Like many photographers, I (used to) subscribe to all the mainstream photography magazines and briefly go through them each month looking for interesting articles and bits of information. I just recently subscribed again to Shutterbug's two largest competitors and are surprised at how non intuitive their layouts are at presenting information without fighting your sensibilities.
This is one contest that Shutterbug wins hands down. The information is presented logically and in an easy to read format, black text on white pages.

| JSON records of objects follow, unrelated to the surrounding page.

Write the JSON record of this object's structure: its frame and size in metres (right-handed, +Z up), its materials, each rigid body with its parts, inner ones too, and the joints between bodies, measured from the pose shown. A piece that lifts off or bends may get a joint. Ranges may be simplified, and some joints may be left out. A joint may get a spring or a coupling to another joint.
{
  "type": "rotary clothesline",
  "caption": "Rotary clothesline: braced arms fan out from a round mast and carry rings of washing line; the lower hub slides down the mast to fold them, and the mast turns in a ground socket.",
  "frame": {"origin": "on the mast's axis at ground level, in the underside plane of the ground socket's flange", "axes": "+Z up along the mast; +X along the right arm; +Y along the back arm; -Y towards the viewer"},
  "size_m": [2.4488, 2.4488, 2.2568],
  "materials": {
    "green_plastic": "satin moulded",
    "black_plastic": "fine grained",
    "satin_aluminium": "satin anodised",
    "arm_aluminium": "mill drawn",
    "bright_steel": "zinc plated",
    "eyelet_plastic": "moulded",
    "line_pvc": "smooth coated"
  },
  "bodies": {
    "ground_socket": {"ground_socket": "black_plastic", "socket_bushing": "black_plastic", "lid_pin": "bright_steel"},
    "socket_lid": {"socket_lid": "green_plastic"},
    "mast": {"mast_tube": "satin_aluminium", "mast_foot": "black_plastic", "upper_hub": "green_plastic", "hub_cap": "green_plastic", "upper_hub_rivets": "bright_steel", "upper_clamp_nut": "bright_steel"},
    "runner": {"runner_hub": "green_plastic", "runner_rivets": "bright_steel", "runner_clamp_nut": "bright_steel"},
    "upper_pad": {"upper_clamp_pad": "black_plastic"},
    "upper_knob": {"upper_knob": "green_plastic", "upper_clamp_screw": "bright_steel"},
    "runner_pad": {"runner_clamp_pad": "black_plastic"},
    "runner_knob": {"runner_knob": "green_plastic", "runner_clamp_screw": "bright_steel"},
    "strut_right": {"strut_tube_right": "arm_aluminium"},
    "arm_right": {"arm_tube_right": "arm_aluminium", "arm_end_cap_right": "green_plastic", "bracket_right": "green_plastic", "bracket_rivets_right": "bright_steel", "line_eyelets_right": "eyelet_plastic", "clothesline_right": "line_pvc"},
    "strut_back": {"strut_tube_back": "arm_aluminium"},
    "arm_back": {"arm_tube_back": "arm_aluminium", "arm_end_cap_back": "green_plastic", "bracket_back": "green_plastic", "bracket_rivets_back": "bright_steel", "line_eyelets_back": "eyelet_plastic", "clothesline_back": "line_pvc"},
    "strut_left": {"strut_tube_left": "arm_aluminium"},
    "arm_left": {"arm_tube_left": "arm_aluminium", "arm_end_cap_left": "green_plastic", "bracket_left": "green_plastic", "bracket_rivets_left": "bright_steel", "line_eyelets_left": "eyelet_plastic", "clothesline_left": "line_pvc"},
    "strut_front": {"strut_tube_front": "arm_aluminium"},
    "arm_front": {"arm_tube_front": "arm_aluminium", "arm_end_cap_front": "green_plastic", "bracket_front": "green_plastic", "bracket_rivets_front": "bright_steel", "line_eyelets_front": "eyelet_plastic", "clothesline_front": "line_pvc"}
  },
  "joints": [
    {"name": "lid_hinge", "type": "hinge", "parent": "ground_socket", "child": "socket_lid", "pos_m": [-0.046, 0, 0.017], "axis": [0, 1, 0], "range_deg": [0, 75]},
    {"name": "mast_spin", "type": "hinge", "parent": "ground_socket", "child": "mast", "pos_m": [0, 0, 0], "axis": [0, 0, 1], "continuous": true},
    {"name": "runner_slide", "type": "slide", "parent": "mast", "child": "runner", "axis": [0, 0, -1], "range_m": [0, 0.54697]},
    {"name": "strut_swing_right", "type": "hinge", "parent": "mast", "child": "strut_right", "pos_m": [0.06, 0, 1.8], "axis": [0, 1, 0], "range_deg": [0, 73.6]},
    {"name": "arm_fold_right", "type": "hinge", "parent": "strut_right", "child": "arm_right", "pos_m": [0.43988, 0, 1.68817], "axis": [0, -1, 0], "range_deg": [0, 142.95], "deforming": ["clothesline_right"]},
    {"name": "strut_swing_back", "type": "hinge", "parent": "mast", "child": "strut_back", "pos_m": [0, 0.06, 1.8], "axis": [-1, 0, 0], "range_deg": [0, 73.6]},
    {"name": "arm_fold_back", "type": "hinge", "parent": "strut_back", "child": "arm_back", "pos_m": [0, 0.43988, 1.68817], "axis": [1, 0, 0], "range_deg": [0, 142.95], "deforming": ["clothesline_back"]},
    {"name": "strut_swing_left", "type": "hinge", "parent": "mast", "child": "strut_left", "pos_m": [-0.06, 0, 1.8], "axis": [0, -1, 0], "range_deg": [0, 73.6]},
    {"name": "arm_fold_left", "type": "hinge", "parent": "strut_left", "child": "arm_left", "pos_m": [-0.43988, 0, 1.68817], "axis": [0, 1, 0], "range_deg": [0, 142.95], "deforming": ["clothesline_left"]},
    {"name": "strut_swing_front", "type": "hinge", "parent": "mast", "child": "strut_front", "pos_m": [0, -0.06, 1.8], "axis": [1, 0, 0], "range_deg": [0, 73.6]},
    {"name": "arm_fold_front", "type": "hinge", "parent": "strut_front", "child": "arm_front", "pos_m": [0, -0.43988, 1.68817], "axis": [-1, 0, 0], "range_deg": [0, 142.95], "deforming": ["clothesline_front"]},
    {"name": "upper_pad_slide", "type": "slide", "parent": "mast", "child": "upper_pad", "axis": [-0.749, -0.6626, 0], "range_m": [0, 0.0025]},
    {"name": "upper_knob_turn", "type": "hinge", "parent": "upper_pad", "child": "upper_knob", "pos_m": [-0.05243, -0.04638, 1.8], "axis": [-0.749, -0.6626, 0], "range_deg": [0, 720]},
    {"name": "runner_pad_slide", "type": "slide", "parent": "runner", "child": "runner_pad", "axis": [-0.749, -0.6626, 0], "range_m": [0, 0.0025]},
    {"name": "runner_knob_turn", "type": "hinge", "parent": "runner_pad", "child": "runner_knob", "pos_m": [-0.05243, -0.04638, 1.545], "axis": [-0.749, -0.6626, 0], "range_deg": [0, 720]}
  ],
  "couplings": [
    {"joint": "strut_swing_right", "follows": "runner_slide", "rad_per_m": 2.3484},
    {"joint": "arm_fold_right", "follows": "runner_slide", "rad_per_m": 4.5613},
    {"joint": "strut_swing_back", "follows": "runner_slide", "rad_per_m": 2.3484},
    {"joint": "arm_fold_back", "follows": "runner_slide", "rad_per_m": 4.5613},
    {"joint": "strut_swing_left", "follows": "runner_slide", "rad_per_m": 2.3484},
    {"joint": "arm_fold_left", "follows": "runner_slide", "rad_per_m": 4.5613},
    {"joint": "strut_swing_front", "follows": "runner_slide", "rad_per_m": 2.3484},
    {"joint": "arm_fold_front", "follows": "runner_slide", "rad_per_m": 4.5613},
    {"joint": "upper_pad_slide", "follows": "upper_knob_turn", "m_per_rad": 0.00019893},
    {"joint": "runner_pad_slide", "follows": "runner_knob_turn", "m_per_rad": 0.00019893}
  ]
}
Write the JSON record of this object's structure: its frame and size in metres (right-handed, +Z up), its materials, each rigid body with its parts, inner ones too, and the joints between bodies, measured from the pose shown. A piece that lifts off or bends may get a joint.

Maybe it's my experience at building logical web sites, but I think that information should be presented in a way that allows the reader to get what they need in the shortest period of time, without having to fight the layout. #1 competitor has a jumbled layout, so distracting that I can't seem to give the information presented as much credibility as it might deserve. Each page has a different layout that looks like the articles have been thrown up into the air and published where they landed. There are no logical columns and the bright bold background colors fight the information on every single page, reminding me of looking at a comic book. How much credibility can that give the information? #2 competitor uses graduated background colors that match example pictures in the articles, so it's not clear where the articles end and forcing the viewer to put on reading glasses part way through the articles as black text goes from a light color background onto a dark background on the same page.
Everyone can learn from good web design here. Information needs to be presented in a clear intuitive format. Pages should remain the same through the magazine and viewers eyes and sensibilities shouldn't be challenged each time they turn a page. And magazine publishers wonder why everyone is turning to the web for information.
Getting back to Shutterbug again. The smaller size format and clear legible information will give it a better chance than it's competitors at remaining a good resource for photographers in this current information age.